En visite à Pretoria (Afrique du Sud) auprès du Président sud-africain Thabo Mbeki, médiateur dans la crise ivoirienne, le chef des FN, Guillaume Soro, s’est dit « heureux que le général Mathias Doué ait pris ses responsabilités. Pour qu’il y ait des élections démocratiques, transparentes et ouvertes à tous, il faut que le principal obstacle, d’abord à la paix et ensuite à la réconciliation, qu’est Laurent Gbagbo, soit écarté », a-t-il commenté, repris par Le Nouveau réveil.
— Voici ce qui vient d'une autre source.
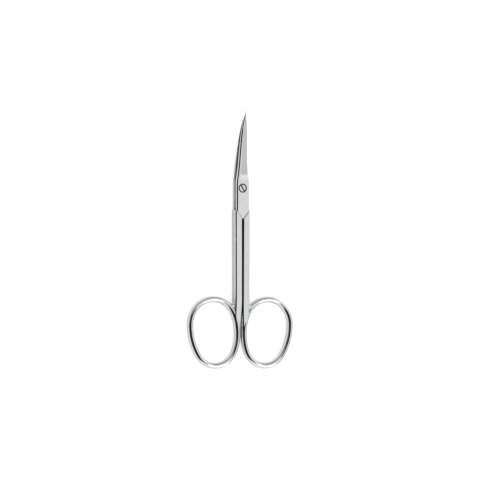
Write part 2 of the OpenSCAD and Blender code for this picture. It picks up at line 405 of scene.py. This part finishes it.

Dimanche, le Général Philippe Mangou, chef d’Etat major des Fanci, a regretté auprès de la RTI que le général Doué se soit « mis en rupture de ban avec l’institution militaire ».

Tout en appelant les Ivoiriens à la sérénité et à la vigilance, il a garanti que « les forces de défense et de sécurité continueront à assurer leur mission de sauvegarde de la République contre toute forme de menace et d’agression ». Pascal Affi N’Guessan, président du Front patriotique ivoirien (FPI, le parti de Laurent Gbagbo), a déclaré dimanche que le chef de l’Etat restera en place si les élections sont repoussées. Retournant la menace sur Mathias Doué, Bertin Kadet, ex-ministre ivoirien délégué à la Défense et actuel conseiller spécial du Président Gbagbo, a appelé l’Onuci à se saisir « des cas Doué et Yao, ainsi que de leur commanditaire », face à ces « cas flagrants de sabotage du processus de paix ».